First of all, ultimately, this was no fault of SecureCRT at all. It was functioning exactly as it ought to.

They key thing here (no pun intended) is the way that the various EC2 AMIs are built, and more to the point, whether or not they have support for the dynamically generated keypairs built in or not.

When you follow the guides for launching instances, it gives you options for generating a keypair either during the process, or using an existing key pair that is associated with your account already. So long as you've properly downloaded that original .pem file, you can use that with SecureCRT without problems. The instructions given here are exactly correct.

The problem is that not all AMIs support that "automated" integration with the generated key pairs. In essence, the "authorized_host" file on the new instance doesn't have the keypair setup, so any attempts to connect will fail with errors:
  • "Public-key authentication with server failed for user <user>. Please verify username and public/private key pair"
  • "Server refused our public key" or "Key refused"
  • "Unable to authenticate using any of the configured authentication methods."

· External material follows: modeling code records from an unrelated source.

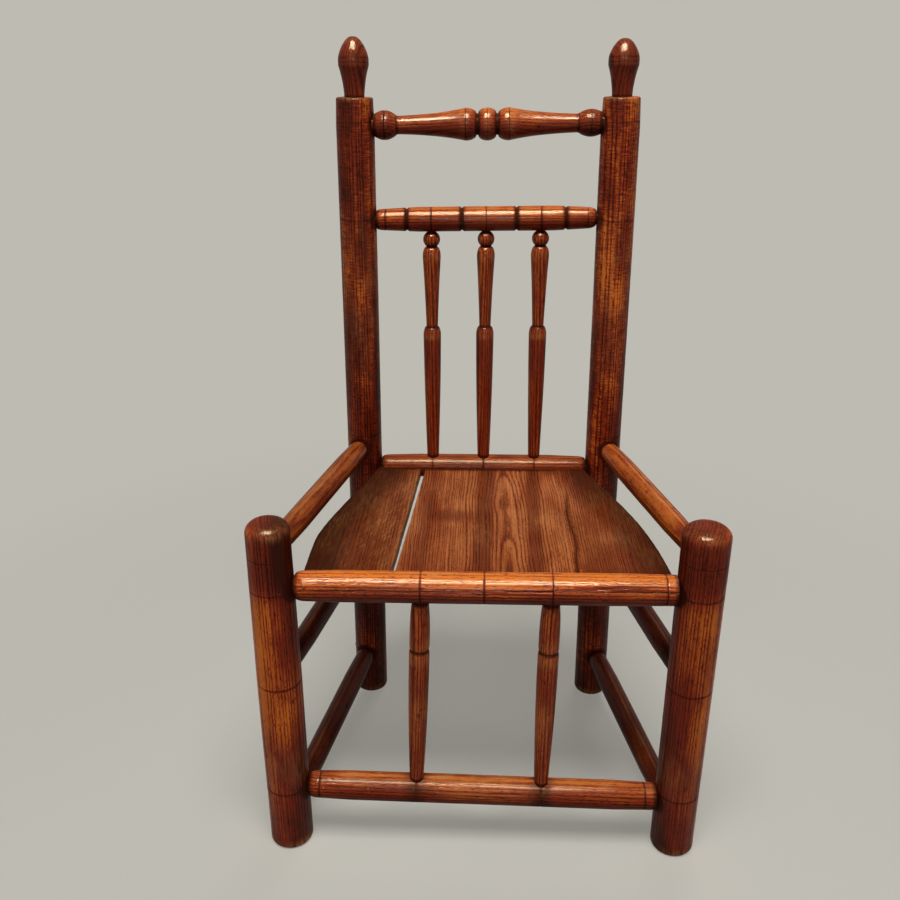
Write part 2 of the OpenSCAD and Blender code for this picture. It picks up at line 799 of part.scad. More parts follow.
// Bore for a spindle's tenon, in the upper or the lower of its two rails
module spindle_bore(ends, lower_r, upper_r, tenon_d, upper) {
    l = span(ends);
    depth = spindle_tenon_l + tenon_end_gap;
    from = upper ? l - 2 * upper_r : lower_r - depth;
    to = upper ? l - upper_r + depth : 2 * lower_r;
    along(ends)
        translate([0, 0, from])
            cylinder(h = to - from, d = tenon_d + 2 * tenon_clearance);
}

// The tenons that start and end a spindle's outline, in rails of the radii lower_r and upper_r.
// The top tenon starts from the outline's last point, at l - upper_r
function foot_tenon(lower_r, r) = [
    [lower_r - spindle_tenon_l, r - tenon_chamfer / 2],
    [lower_r - spindle_tenon_l + tenon_chamfer, r],
    [lower_r, r]
];
function top_tenon(l, upper_r, r) = [
    [l - upper_r + spindle_tenon_l - tenon_chamfer, r],
    [l - upper_r + spindle_tenon_l, r - tenon_chamfer / 2]
];

function back_spindle_line(l) =
    let (
        lower_r = rear_seat_rail_d / 2,
        upper_r = middle_rail_d / 2,
        ball_r = back_ball_d / 2,
        tenon_r = back_spindle_tenon_d / 2,
        neck_r = back_neck_d / 2,
        waist_r = back_waist_d / 2,
        ball_z = l - upper_r - sqrt(ball_r * ball_r - tenon_r * tenon_r),
        neck_z = ball_z - sqrt(ball_r * ball_r - neck_r * neck_r),
        vase_z = neck_z - back_neck_l - back_vase_round,
        waist_z = vase_z - back_vase_l,
        shoulder_z = waist_z - back_shoulder_round,
        foot = [lower_r, back_spindle_foot_d / 2],
        shoulder = [shoulder_z, back_shoulder_d / 2],
        waist = [waist_z, waist_r],
        vase = [vase_z, back_vase_d / 2]
    )
    concat(
        foot_tenon(lower_r, back_spindle_foot_d / 2),
        taper(foot, shoulder, turned_bow),
        round_in(shoulder, waist),
        taper(waist, vase, -back_vase_hollow),
        round_in(vase, [neck_z - back_neck_l, neck_r]),
        ball(ball_z, ball_r, neck_r, tenon_r),
        top_tenon(l, upper_r, tenon_r)
    );

function front_spindle_line(l) =
    let (
        lower_r = front_stretcher_d / 2,
        upper_r = front_seat_rail_d / 2,
        top = [l - upper_r, front_spindle_top_d / 2],
        urn_top = [l - upper_r - front_urn_top_l, front_urn_d / 2],
        urn_low = [urn_top[0] - front_urn_band_l, front_urn_d / 2],
        neck = [urn_low[0] - front_urn_round, front_neck_d / 2],
        shoulder = [neck[0] - front_shoulder_round, front_shoulder_d / 2],
        foot = [lower_r, front_spindle_foot_d / 2]
    )
    concat(
        foot_tenon(lower_r, front_spindle_foot_d / 2),
        taper(foot, shoulder, front_taper_bow),
        round_in(shoulder, neck),
        round_out(neck, urn_low),
        [urn_top],
        round_in(urn_top, top),
        top_tenon(l, upper_r, front_spindle_top_d / 2)
    );

module back_spindle(i) {
    ends = back_spindle_ends(i);
    color(dark_wood)
        along(ends)
            turned(back_spindle_line(span(ends)));
}

module front_spindle(side) {
    ends = front_spindle_ends(side);
    color(dark_wood)
        along(ends)
            turned(front_spindle_line(span(ends)));
}

// Seat boards: the free sides run straight back and then curve in towards the back posts.
// Each shape is a list of [share of the way back, share of the way in]
seat_left_shape = [
    [0, 0], [0.2, 0], [0.28, 0.012], [0.334, 0.035], [0.386, 0.088], [0.44, 0.153],
    [0.495, 0.228], [0.55, 0.312], [0.61, 0.4], [0.73, 0.592], [0.825, 0.775], [1, 1]
];
seat_right_shape = [
    [0, 0], [0.08, 0.016], [0.17, 0.056], [0.27, 0.112], [0.37, 0.182], [0.47, 0.272],
    [0.58, 0.4], [0.64, 0.485], [0.727, 0.603], [0.82, 0.737], [0.89, 0.862], [1, 1]
];
function seat_side(front_w, rear_w, shape) = [
    for (i = [0:side_steps])
        let (t = i / side_steps)
        [mix(front_w, rear_w, lookup(t, shape)), mix(board_front_y, board_rear_y, t)]
];

module seat_board(outline) {
    color(seat_wood)
        difference() {
            translate([0, 0, seat_top_z - seat_t])
                linear_extrude(height = seat_t)
                    polygon(outline);
            for (side = [left, right]) {
                along([front_axis(side, 0), front_axis(side, front_post_h)])
                    cylinder(h = front_post_h, r = front_r + board_clearance);
                along([back_axis(side, 0), back_axis(side, back_post_h)])
                    cylinder(h = back_post_h, r = back_r + board_clearance);
            }
        }
}

module seat_board_narrow() {
    side = seat_side(seat_left_w, seat_rear_left_w, seat_left_shape);
    seat_board(concat(
        [for (p = side) [-p[0], p[1]]],
        [[-gap_rear_x - gap_rear_w, board_rear_y], [-gap_front_x - gap_front_w, board_front_y]]
    ));
}

module seat_board_wide() {
    side = seat_side(seat_right_w, seat_rear_right_w, seat_right_shape);
    seat_board(concat(
        side,
        [[-gap_rear_x, board_rear_y], [-gap_front_x, board_front_y]]
    ));
}

// Pegs: each runs from a post's surface into the tenon behind it
peg_r = peg_d / 2;
peg_line = concat(
    [[-peg_l, peg_r - tenon_chamfer / 2], [-peg_l + tenon_chamfer, peg_r], [0, peg_r]],
    round_in([0, peg_r], [peg_proud, peg_r / 3])
);

// Line of a peg, from the post's surface outwards
function front_peg_ends(side) =
    let (
        axis = front_axis(side, front_seat_rail_z),
        post_r = front_r_at(side, front_seat_rail_z),
        surface = [
            axis[0] - side * peg_inboard,
            axis[1] - sqrt(post_r * post_r - peg_inboard * peg_inboard),
            axis[2]
        ]
    )
    [surface, surface + [0, -peg_l, 0]];
side_peg_ends =
    let (surface = back_axis(left, lower_side_back_z) + [-back_r, 0, 0])
    [surface, surface + [-peg_l, 0, 0]];

module peg_hole(ends) {
    along(ends)
        translate([0, 0, -peg_l - tenon_end_gap])
            cylinder(h = 2 * peg_l, r = peg_r + peg_clearance);
}
module front_peg_hole(side) {
    peg_hole(front_peg_ends(side));
}
module side_peg_hole() {
    peg_hole(side_peg_ends);
}

module joint_pegs() {
    color(dark_wood) {
        along(front_peg_ends(left))
            turned(peg_line);
        along(front_peg_ends(right))
            turned(peg_line);
        along(side_peg_ends)
            turned(peg_line);
    }
}

front_post(left);  // post_front_left
front_post(right);  // post_front_right
back_post(left);  // post_back_left
back_post(right);  // post_back_right
finial(left);  // finial_left
finial(right);  // finial_right
crest_rail();
middle_back_rail();
rear_seat_rail();
front_seat_rail();
front_stretcher();
upper_side_rail(left);  // upper_side_rail_left
upper_side_rail(right);  // upper_side_rail_right
middle_side_rail(left);  // middle_side_rail_left
middle_side_rail(right);  // middle_side_rail_right
lower_side_stretcher(left);  // lower_side_stretcher_left
lower_side_stretcher(right);  // lower_side_stretcher_right
back_spindle(-1);  // back_spindle_left
back_spindle(0);  // back_spindle_centre
back_spindle(1);  // back_spindle_right
front_spindle(left);  // front_spindle_left
front_spindle(right);  // front_spindle_right
seat_board_narrow();
seat_board_wide();
joint_pegs();
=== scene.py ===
import math
import random

import bmesh
import bpy
from mathutils import Matrix, Vector, kdtree, noise


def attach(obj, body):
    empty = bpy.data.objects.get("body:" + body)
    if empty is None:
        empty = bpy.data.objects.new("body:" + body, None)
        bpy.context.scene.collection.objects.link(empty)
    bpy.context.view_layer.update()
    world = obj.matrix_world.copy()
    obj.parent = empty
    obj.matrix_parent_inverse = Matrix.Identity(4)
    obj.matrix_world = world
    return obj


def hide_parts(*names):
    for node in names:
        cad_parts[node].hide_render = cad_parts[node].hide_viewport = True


bl_info = {
    "name": "Turned chair",
    "version": (1, 0, 0),
    "blender": (4, 5, 0),
    "location": "View3D > Sidebar > Chair",
    "description": "A turned wooden chair with a board seat, finished around its packed model",
    "category": "Object",
}

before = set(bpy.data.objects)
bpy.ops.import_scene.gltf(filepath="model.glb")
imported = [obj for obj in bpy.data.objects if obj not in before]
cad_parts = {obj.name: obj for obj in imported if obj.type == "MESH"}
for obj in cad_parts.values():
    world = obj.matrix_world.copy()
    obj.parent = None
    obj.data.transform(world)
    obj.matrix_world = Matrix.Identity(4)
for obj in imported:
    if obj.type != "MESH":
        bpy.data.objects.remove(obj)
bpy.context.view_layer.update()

MM = 0.001
LEFT, RIGHT = -1, 1
SIDES = {LEFT: "left", RIGHT: "right"}
UP = Vector((0, 0, 1))
FRONT = Vector((0, -1, 0))
# Steps along one turned curve
CURVE_STEPS = 9
# Sharpest bend of the wood that is still shaded smooth
SMOOTH_ANGLE = math.radians(50)


def length(name, description, default_mm):
    """A length that a user would change, with its default in millimetres."""
    return bpy.props.FloatProperty(
        name=name, description=description, default=default_mm * MM, min=0, unit="LENGTH")


def linear(hex_colour):
    """Linear colour of an sRGB hex value."""
    channels = [int(hex_colour[i:i + 2], 16) / 255 for i in (1, 3, 5)]
    return [c / 12.92 if c <= 0.04045 else ((c + 0.055) / 1.055) ** 2.4 for c in channels]


def stain(name, description, hex_colour):
    """A colour that a user would change."""
    return bpy.props.FloatVectorProperty(
        name=name, description=description, default=linear(hex_colour), size=3, subtype="COLOR")


class ChairSizes(bpy.types.PropertyGroup):
    """Main sizes of the chair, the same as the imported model's."""
    front_spacing: length("Front spacing", "Between the front posts at the floor", 545)
    front_post_h: length("Front post height", "Height of the front posts", 516)
    front_post_d: length("Front post diameter", "Diameter of the front posts", 59.6)
    front_lean_in: length("Front lean in", "Lean of the front posts to the middle", 4)
    front_left_lean_extra: length("Left front lean", "Extra lean in of the left front post", 2.4)
    front_left_taper: length("Left front taper", "How much thinner its top is", 4)
    front_lean_forward: length("Front lean forward", "Lean of the front posts forwards", 4.5)
    back_spacing: length("Back spacing", "Between the back posts at the floor", 387.5)
    back_post_h: length("Back post height", "Height of the back posts' shoulder", 980)
    back_post_d: length("Back post diameter", "Diameter of the back posts", 53.5)
    back_lean_in: length("Back lean in", "Lean of the back posts to the middle", 11.5)
    back_lean_back: length("Back lean back", "Lean of the back posts backwards", 10)
    frame_depth: length("Depth", "From the front posts to the back posts", 345.5)
    crest_z: length("Crest height", "Height of the crest rail's axis", 945)
    middle_rail_z: length("Middle rail height", "Height of the middle back rail's axis", 817)
    seat_z: length("Seat height", "Height of the seat's top face", 431)
    seat_t: length("Seat thickness", "Thickness of the boards", 15)


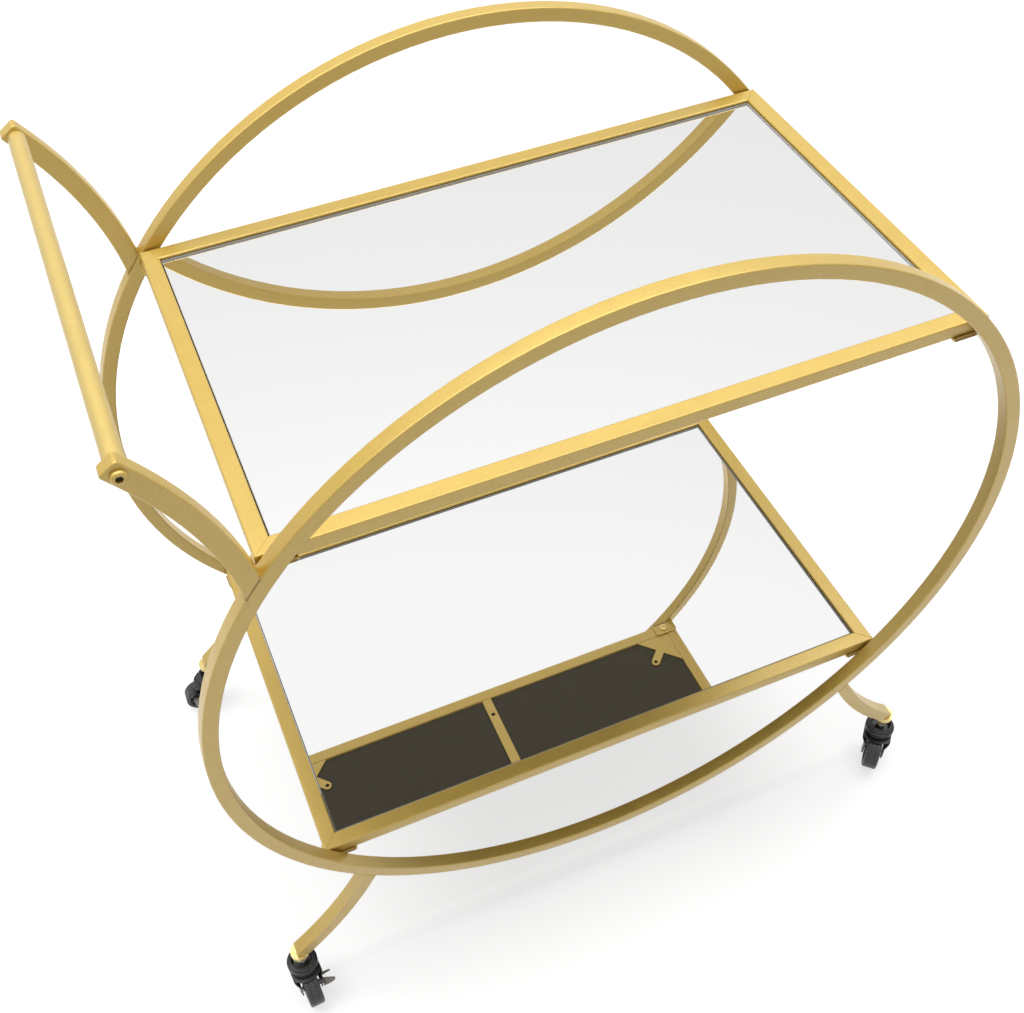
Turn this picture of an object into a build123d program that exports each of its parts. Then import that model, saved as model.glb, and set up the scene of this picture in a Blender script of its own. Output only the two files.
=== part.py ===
from build123d import *
import os
from math import cos, radians, sin, sqrt

# Bar cart: two rings of square tube carry two framed mirror shelves, four splayed legs on casters, and
# a push handle on two bent arms. Millimetres, +Z up, the front ring at -Y and the handle at -X. The
# origin is on the floor, midway between the rings and under their centres.

# Rings
RING_RADIUS = 360.0  # to the outside of the tube
RING_HEIGHT = 442.0  # centre of the rings above the floor
FRAME_DEPTH = 370.0  # over the outer faces of the two rings
TUBE = 12.7  # side of the square tube of the rings and legs

# Handle
HANDLE_INSET = 9.6  # axis of the handle inside the left end of the rings
HANDLE_DROP = 13.0  # axis of the handle below the top of the rings
HANDLE_RADIUS = 6.75
ARM_WIDTH = 15.3  # of the rectangular arm tube, seen from the front
ARM_DEPTH = 10.0
ARM_SLOPE = -54.0  # direction of the arm at the handle, in degrees from +X
ARM_BEND = 320.0  # radius of the arm's centre line
ARM_OVERHANG = 9.0  # straight end beyond the handle bolt
ARM_END_CHAMFER = 2.0
HANDLE_BOLT_RADIUS = 3.0
HANDLE_BOLT_HEAD = 5.25
HANDLE_BOLT_HEAD_HEIGHT = 3.3
HANDLE_BOLT_ENGAGED = 12.0  # length of the bolt inside the handle
HANDLE_BORE_SPARE = 1.0  # depth of the bore beyond the bolt

# Legs
FOOT_INSET = 25.5  # middle of each leg's lower end inside the end of the rings
FOOT_LEAN = 47.2  # slope of the leg at its lower end, in degrees from level
LEG_BEND = 355.0  # radius of the leg's centre line
FOOT_ROUND = 4.0  # radius of the toe, the lower outer corner
SOCKET_RADIUS = 8.75  # round flange of the stem socket welded under the leg
SOCKET_HEIGHT = 6.0
SOCKET_ACROSS_FLATS = 10.0  # hexagonal neck under the flange
SOCKET_NECK = 4.0

# Shelves
SHELF_LENGTH = 574.0
SHELF_GAP = 1.8  # between a shelf frame and the ring beside it
UPPER_SHELF_INSET = 2.16  # from the end of the shelf to where the ring's centre line
LOWER_SHELF_INSET = 9.0  # crosses the underside of the rails
RAIL_WIDTH = 14.0
RAIL_HEIGHT = 12.7
RAIL_WALL = 1.2
RAIL_EDGE = 0.8
MIRROR_THICKNESS = 4.0
MIRROR_GAP = 1.0  # around the edge of the mirror
BOARD_THICKNESS = 5.0
BOARD_GAP = 0.8
CARRIER_THICKNESS = 2.0  # gusset plates and cross brace under the board
CARRIER_RISE = 0.7  # of the gussets and the brace above the underside of the rails
GUSSET_LEG = 46.0  # along each rail
GUSSET_TONGUE_REACH = 24.0  # beyond the slanting edge of the gusset
GUSSET_TONGUE_WIDTH = 11.0
BRACE_WIDTH = 12.7
BRACE_HOLE_RADIUS = 2.5
BRACE_HOLE_INSET = 24.0  # from the rear end of the brace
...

The solution? Use an AMI that does support that. Using one of the Amazon Linux (instead of say, Redhat, Ubuntu, etc) is a good first guess. Select EBS images as a filter might also help. It would be nice if the interface just flagged ones that supported it and not so you could just filter on it, but oh well.

Once I built my instance using one of those "approved" AMIs, they key worked perfectly, regardless of client (standard CLI ssh, puTTY or SecureCRT). I would say that SecureCRT's implementation of just accepting the private key in that dialog is probably the "cleanest" of the three, since no key munching or processing is needed. You just Browse to the provided .pem and you're good to go.

Suggestion: it is, I would argue, a discrepancy to allow the use of a private key when your dialog clearly states that you're browsing for a public key. Yes, I agree that this is an exceptional case. But from a "Security Purist" perspective, it is, perhaps, misleading. I think you might agree that the security field, in general, is a bit more exacting when it comes to technical correctness of such things.

I hope this helps someone else out, and maybe avoids the several hours of frustration I ended up with.

Cheers.

PS - Obviously, I got my original username back. Minors delays aside in email aside, that all got worked out.